Ah, yes. I had originally written this for my friends. I edited some, but left that in. It humored me that obviously nobody would know the place. Maybe should have nixed it. Still humored that you noticed. Thankfully, my Halloween submission is brand new and features nothing obscure like this. That one even has a picture..sort of.

Vaporman87 Posted on Sep 16, 2014 at 06:03 PM

You mention a mall and some place called Donatelli's near Century College, and say we probably know where that is. LOL. Can't say I do. :)

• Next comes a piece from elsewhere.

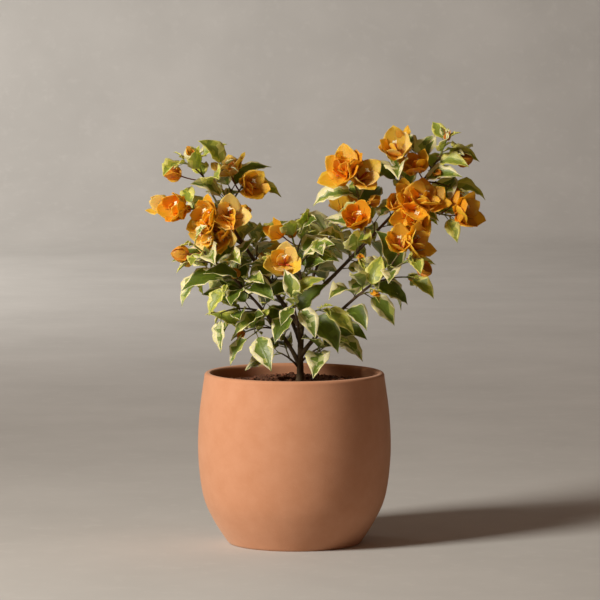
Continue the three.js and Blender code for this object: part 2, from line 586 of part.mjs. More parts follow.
/** Everything that grows, and the room that it has taken. Each group starts with what carries the rest. */
class Crown {
  constructor(woody) {
    this.wood = woody.flatMap((path) => path.points);
    this.blades = [];
  }

  /** Whether a blade keeps clear of the planter, the wood and the blades so far. */
  hasRoom(midrib) {
    return midrib.marks.every((mark) => {
      const overRim = Math.hypot(mark.x, mark.y) > RIM_START;
      if (mark.z < SOIL_TOP + (overRim ? OVER_RIM : OVER_SOIL)) return false;
      if (this.wood.some((point) => point.distanceTo(mark) < WOOD_ROOM)) return false;
      return this.blades.every((other) => other.distanceTo(mark) > ROOM);
    });
  }

  take(midrib) {
    this.blades.push(...midrib.marks);
    return midrib;
  }

  /** A leaf at a place on a path, turned until it has room; size 1 is full grown. */
  leafOn(path, t, around, size, random) {
    const stem = path.headingAt(t);
    const side = path.sideAt(t);
    const over = stem.clone().cross(side);
    for (let i = 0; i < TRIES; i++) {
      const turned = radians(around + random.between(-TURN_SPREAD, TURN_SPREAD) * (1 + 2 * i));
      const angle = radians(LEAF_ANGLE + random.between(-ANGLE_SPREAD, ANGLE_SPREAD));
      const out = side.clone().multiplyScalar(Math.cos(turned)).addScaledVector(over, Math.sin(turned));
      const along = stem.clone().multiplyScalar(Math.cos(angle)).addScaledVector(out, Math.sin(angle));
      along.addScaledVector(UP, LEAF_LIFT).normalize();
      const face = squareTo(UP.clone().addScaledVector(stem, FACE_LIFT), along);
      face.applyAxisAngle(along, radians(random.between(-LEAF_ROLL, LEAF_ROLL)));
      const sag = random.between(...LEAF_SAG) * Math.min(1, size);
      const climb = degrees(Math.asin(along.z));
      const bend = Math.max(STRAIGHTEST, Math.min(sag, climb + STEEPEST));
      const midrib = new Midrib(path.pointAt(t), along, face, PETIOLE + LEAF_LENGTH * size, bend);
      if (this.hasRoom(midrib)) return [{ kind: "leaf", midrib: this.take(midrib).turnTo(path.light) }];
    }
    return [];
  }

  /** A short twig with three leaves. */
  spurOn(path, t, around, size, random) {
    const stem = path.headingAt(t);
    const side = path.sideAt(t);
    const turned = radians(around);
    const out = side.clone().multiplyScalar(Math.cos(turned));
    out.addScaledVector(stem.clone().cross(side), Math.sin(turned));
    const along = stem.clone().add(out).addScaledVector(UP, LEAF_LIFT).normalize();
    const bearing = degrees(Math.atan2(along.y, along.x));
    const climb = degrees(Math.asin(along.z));
    const length = random.between(...SPUR_LENGTH);
    const { light } = path;
    const spec = { length, bearing: [bearing, bearing], climb: [climb, climb], radius: SPUR_RADIUS, light };
    const spur = taperedPath(path.pointAt(t), spec);
    const group = [{ kind: "twig", path: spur }];
    const [first, step] = SPUR_LEAVES;
    for (let k = 0; k < 3; k++) {
      const leafSize = size * (1 - SPUR_SHRINK * k);
      group.push(...this.leafOn(spur, first + step * k, around + k * GOLDEN_ANGLE, leafSize, random));
    }
    return group.length > 1 ? group : [];
  }

  /** Every leaf of a shoot, by turns of the golden angle. */
  leavesAlong(path, phase, random) {
    const groups = [];
    const count = Math.floor(path.length / LEAF_STEP);
    for (let i = 1; i <= count; i++) {
      const t = Math.min(1, (i - 0.3 + random.between(-LEAF_SHIFT, LEAF_SHIFT)) / count);
      const around = phase + i * GOLDEN_ANGLE;
      const size = Math.min(LARGEST[1], LARGEST[0] - YOUNG * t ** 3) * random.between(...LEAF_SIZES);
      const grow = random.next() < SPUR_SHARE && t < SPUR_END ? this.spurOn : this.leafOn;
      groups.push(grow.call(this, path, t, around, size, random));
    }
    return groups.filter((group) => group.length);
  }

  /** A bloom: a stalk with three bracts that stand round its end. */
  bloomOn(path, { at, reach, bearing, climb, size, open }, random) {
    const bent = [climb - STALK_BEND, climb + STALK_BEND];
    const spec = { length: reach, bearing: [bearing, bearing], climb: bent, radius: STALK_RADIUS };
    const stalk = taperedPath(path.pointAt(at), spec);
    const axis = stalk.headingAt(1);
    const side = stalk.sideAt(1);
    const over = axis.clone().cross(side);
    const foot = stalk.pointAt(1).addScaledVector(axis, -BRACT_SUNK);
    const turn = random.between(0, 120);
    const group = [{ kind: "twig", path: stalk }];
    if (open < BUD_OPEN) {
      const along = { length: size, bearing: [bearing, bearing], climb: [bent[1], bent[1]] };
      return [...group, { kind: "bud", path: new Path(foot, along) }];
    }
    for (let k = 0; k < 3; k++) {
      const around = radians(turn + k * 120 + random.between(-BRACT_TURN, BRACT_TURN));
      const spread = radians(mix(...BRACT_SPREAD, open) + random.between(-BRACT_TILT, BRACT_TILT));
      const out = side.clone().multiplyScalar(Math.cos(around)).addScaledVector(over, Math.sin(around));
      const along = axis.clone().multiplyScalar(Math.cos(spread)).addScaledVector(out, Math.sin(spread));
      const length = size * random.between(...BRACT_SIZES);
      const midrib = new Midrib(foot, along, squareTo(axis, along), length, mix(...BRACT_BEND, open));
      group.push({ kind: "bract", midrib: this.take(midrib) });
    }
    return group;
  }
}

/** The solid of one thing that grew. */
function solidFor({ kind, path, midrib }) {
  if (kind === "leaf") return leafSolid(midrib);
  if (kind === "bract") return bractSolid(midrib);
  if (kind === "bud") return budSolid(path);
  return twigSolid(path);
}

/** Whether a solid keeps clear of every obstacle. */
function isClear(solid, obstacles) {
  const box = solid.boundingBox();
  return obstacles.every(({ solid: other, box: around }) => {
    const apart = [0, 1, 2].some(
      (i) => box.min[i] - LEAF_CLEAR > around.max[i] || box.max[i] + LEAF_CLEAR < around.min[i],
    );
    return apart || solid.minGap(other, LEAF_CLEAR * 2) >= LEAF_CLEAR;
  });
}

/** A solid with the box round it, for quick tests of what is near. */
function obstacle(solid) {
  return { solid, box: solid.boundingBox() };
}

/** The one body that fused parts make: sealed hollows are filled and loose scraps dropped. */
function fuse(parts) {
  const bodies = wasm.Manifold.union(parts).simplify(FUSE_TOLERANCE).decompose();
  return bodies.reduce((a, b) => (b.volume() > a.volume() ? b : a));
}

/** Whether a solid stays closed when vertices that all but coincide are merged. */
function isSound(solid) {
  const { vertProperties, triVerts } = solid.getMesh();
  const places = new Map();
  const merged = [];
  for (let i = 0; i < vertProperties.length; i += 3) {
    const key = [...vertProperties.subarray(i, i + 3)].map((v) => v.toFixed(MERGE_PLACES)).join();
    if (!places.has(key)) places.set(key, places.size);
    merged.push(places.get(key));
  }
  const uses = new Map();
  for (let i = 0; i < triVerts.length; i += 3) {
    const corners = [0, 1, 2].map((k) => merged[triVerts[i + k]]);
    if (new Set(corners).size < 3) continue;
    corners.forEach((a, k) => {
      const edge = [a, corners[(k + 1) % 3]].sort().join();
      uses.set(edge, (uses.get(edge) ?? 0) + 1);
    });
  }
  return [...uses.values()].every((count) => count === 2);
}

/** A mass fused from its stem and what grows on it, without a part that would spoil the fusing. */
function fuseMass(parts) {
  let solid = fuse(parts);
  for (let i = parts.length - 1; i > 0 && !isSound(solid); i--)
    solid = fuse(parts.filter((_, k) => k !== i));
  return solid;
}

// ---------------------------------------------------------------- assembly

const plant = new THREE.Group();

/** Adds a named mesh for a solid. */
function addNode(name, solid, colour) {
  const material = new THREE.MeshStandardMaterial({ ...colour, metalness: 0 });
  const mesh = new THREE.Mesh(geometryOf(solid), material);
  mesh.name = name;
  plant.add(mesh);
}

const pot = potSolid();
const soil = soilSolid();
const trunk = trunkPath();
const trunkSolid = limb(trunk, trunk.radiusAt, TRUNK_SIDES, TRUNK_STEPS);
addNode("pot", pot, COLOURS.pot);
addNode("soil", soil, COLOURS.soil);
addNode("trunk", trunkSolid, COLOURS.wood);

const boughs = new Map();
const limbs = [obstacle(pot), obstacle(soil), obstacle(trunkSolid)];
for (const spec of BOUGHS) {
  const path = taperedPath(forkFrom(trunk, spec.height, spec, BOUGH_SIDES), spec);
  const solid = limb(path, path.radiusAt, BOUGH_SIDES, Math.round(spec.length / BOUGH_STEP));
  boughs.set(spec.name, path);
  limbs.push(obstacle(solid));
  addNode(`bough_${spec.name}`, solid, COLOURS.wood);
}

const shoots = new Map(MASSES.map((mass) => [mass.name, shootsOf(mass, trunk, boughs)]));
const crown = new Crown([trunk, ...boughs.values(), ...[...shoots.values()].flat()]);
const growth = new Map();
for (const mass of MASSES) {
  const random = new Random(mass.seed);
  const paths = shoots.get(mass.name);
  growth.set(mass.name, { random, groups: mass.blooms.map((b) => crown.bloomOn(paths[b.on], b, random)) });
}
for (const mass of MASSES) {
  const { random, groups } = growth.get(mass.name);
  shoots
    .get(mass.name)
    .forEach((path, i) => groups.push(...crown.leavesAlong(path, mass.shoots[i].phase, random)));
}

const fused = new Map();
for (const [name, paths] of shoots) fused.set(name, obstacle(fuse(paths.map(twigSolid))));
for (const [name, { groups }] of growth) {
  const others = [...fused].filter(([other]) => other !== name).map(([, value]) => value);
  const obstacles = [...limbs, ...others];
  const kept = [fused.get(name).solid];
  for (const group of groups) {
    const [first, ...rest] = group.map(solidFor);
    if (isClear(first, obstacles)) kept.push(first, ...rest.filter((part) => isClear(part, obstacles)));
  }
  const solid = fuseMass(kept);
  fused.set(name, obstacle(solid));
  addNode(name, solid, COLOURS.foliage);
}

export default plant;
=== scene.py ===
"""A bougainvillea bush in a round terracotta planter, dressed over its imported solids.

Lengths are in millimetres and angles in degrees until a mesh is finished, which scales it to metres.
The front is -Y and up is +Z. A bearing is an angle in plan from +X towards +Y, a climb one above the level.
"""

import logging
import math
from collections.abc import Callable, Sequence
from dataclasses import dataclass, field, replace
from enum import Enum

import bmesh
import bpy
import numpy as np
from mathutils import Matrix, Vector, noise


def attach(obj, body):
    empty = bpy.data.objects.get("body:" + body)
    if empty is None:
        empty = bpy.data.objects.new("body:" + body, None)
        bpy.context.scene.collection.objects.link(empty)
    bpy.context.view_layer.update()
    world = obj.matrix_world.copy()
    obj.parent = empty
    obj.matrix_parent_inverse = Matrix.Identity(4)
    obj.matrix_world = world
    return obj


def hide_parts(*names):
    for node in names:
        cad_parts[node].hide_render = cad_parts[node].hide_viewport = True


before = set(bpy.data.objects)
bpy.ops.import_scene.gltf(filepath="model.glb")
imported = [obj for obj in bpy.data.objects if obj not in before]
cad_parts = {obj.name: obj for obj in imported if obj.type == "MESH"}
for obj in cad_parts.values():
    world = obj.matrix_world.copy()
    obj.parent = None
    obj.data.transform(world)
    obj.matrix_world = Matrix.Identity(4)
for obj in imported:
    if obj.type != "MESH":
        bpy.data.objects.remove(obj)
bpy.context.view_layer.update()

log = logging.getLogger("bush")

MM = 0.001
WELD = 0.004  # vertices nearer than this are one
BODY = "root"
FRONT_LIGHT = 245.0  # bearing that the leaves of most masses turn their upper faces to
BACK_LIGHT = 90.0
BRACTS = 3  # in a bloom
THIRD = 360 / BRACTS
TINY = 1e-9  # keeps an index below its end
STRAIGHT = 1e-6  # bend in radians that stands for none
FAR_AWAY = 1e6

Vec = np.ndarray
Pair = tuple[float, float]
Triple = tuple[float, float, float]
Socket = bpy.types.NodeSocket
Rail = Callable[[float], tuple[Vec, Vec, Vec]]  # a share of a length -> point, side, over
UP = np.array([0.0, 0.0, 1.0])


# ---------------------------------------------------------------- vectors and chance


def mix(low: float, high: float, t: float) -> float:
    """A value that share t of the way from low to high."""
    return (1 - t) * low + t * high


def heading(bearing: float, climb: float) -> Vec:
    """Unit vector with a bearing and a climb."""
    b, c = math.radians(bearing), math.radians(climb)
    return np.array([math.cos(c) * math.cos(b), math.cos(c) * math.sin(b), math.sin(c)])


def unit(v: Vec) -> Vec:
    """The vector made one long."""
    return v / math.sqrt(float(v @ v))


def square_to(v: Vec, axis: Vec) -> Vec:
    """The part of v square to the unit vector axis, made one long."""
    return unit(v - (v @ axis) * axis)


def cross(a: Vec, b: Vec) -> Vec:
    """Cross product of two vectors."""
    return np.array([a[1] * b[2] - a[2] * b[1], a[2] * b[0] - a[0] * b[2], a[0] * b[1] - a[1] * b[0]])


def around(side: Vec, over: Vec, angle: float) -> Vec:
    """Unit vector at an angle from side towards over."""
    a = math.radians(angle)
    return side * math.cos(a) + over * math.sin(a)


class Chance:
    """Repeatable random numbers, by Park and Miller's generator."""

    SPREAD = 7919  # sets neighbouring seeds apart
    FACTOR = 16807
    MODULUS = 2147483647
    WARM_UP = 3

    def __init__(self, seed: int) -> None:
        """Starts the sequence that belongs to a seed.

        Args:
            seed: any whole number above 0.
        """
        self._state = seed * self.SPREAD
        for _ in range(self.WARM_UP):
            self.next()

    def next(self) -> float:
        """The next number between 0 and 1."""
        self._state = self._state * self.FACTOR % self.MODULUS
        return self._state / self.MODULUS

    def between(self, low: float, high: float) -> float:
        """The next number between low and high."""
        return mix(low, high, self.next())


# ---------------------------------------------------------------- lines that things grow along


@dataclass
class Path:
    """A bent, tapering line whose bearing and climb turn evenly, or late, from one end to the other."""

    start: Vec
    length: float
    bearing: Pair
    climb: Pair
    radius: Pair
    late: float = 1.0
    light: Vec | None = None
    pieces: int = 24
    points: list[Vec] = field(init=False)

    def __post_init__(self) -> None:
        """Walks along the line from its start."""
        self.points = [np.array(self.start, float)]
        for i in range(self.pieces):
            step = self.heading_at((i + 0.5) / self.pieces) * (self.length / self.pieces)
            self.points.append(self.points[-1] + step)

    def _turned(self, t: float) -> float:
        """How much of its turning the line has done at share t of its length."""
        return t**self.late if t > 0 else 0.0

    def heading_at(self, t: float) -> Vec:
        """Direction of the line at share t of its length."""
        turned = self._turned(t)
        return heading(mix(*self.bearing, turned), mix(*self.climb, turned))

    def side_at(self, t: float) -> Vec:
        """Level vector square to the line."""
        return heading(mix(*self.bearing, self._turned(t)) + 90, 0)

    def point_at(self, t: float) -> Vec:
        """Point at share t, which may lie a little before the start.

        Args:
            t: share of the length.

        Returns:
            The point.
        """
        if t < 0:
            return self.points[0] + self.heading_at(0) * (t * self.length)
        scaled = min(t * self.pieces, self.pieces - TINY)
        i = int(scaled)
        return self.points[i] + (self.points[i + 1] - self.points[i]) * (scaled - i)

    def radius_at(self, t: float) -> float:
        """Radius of the wood at share t."""
        return mix(*self.radius, t)

    def rail(self, t: float) -> tuple[Vec, Vec, Vec]:
        """Point, side and over at share t, for a limb laid along the line."""
        side = self.side_at(t)
        return self.point_at(t), side, cross(self.heading_at(t), side)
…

fuschnikt Posted on Sep 16, 2014 at 05:53 PM

Thanks for the feedback, guys. This was my first upload. In hindsight, I should have maybe staged some photos for illustration purposes. May have also made the story more visually inviting. When I wrote it, I could picture everything happening as it did, I guess I wasn't sure how to present it as an illustrated article knowing I couldn't transcribe the visual memories in my nostalgia lobe. -DG

Vaporman87 Posted on Sep 16, 2014 at 04:23 PM

LOL. Yeah, once it hits the ground it's all over for the wall crawler toys. I occasionally come across one that has been forgotten by my kids down behind a sofa or book shelf.

And yeah, pictures are recommended (as I found out the hard way over at Retro Junk, lol).

Hoju Koolander Posted on Sep 16, 2014 at 04:02 PM

Nice article. Pictures are always nice, but this is one of those unforgettable sensations you can instantly recall without them. Seeing the plastic bag poke out from behind the Rice Krispies or Cheerios was a real treat.

One of my favorite cereal prizes was a similar sticky creature, I think it was called a Wacky Wall-Crawler. This one was in the shape of an Octopus. I just remember the grossness mixed with coolness of that item and the joy that lasted all of 2 minutes until it got carpet fuzz all over it.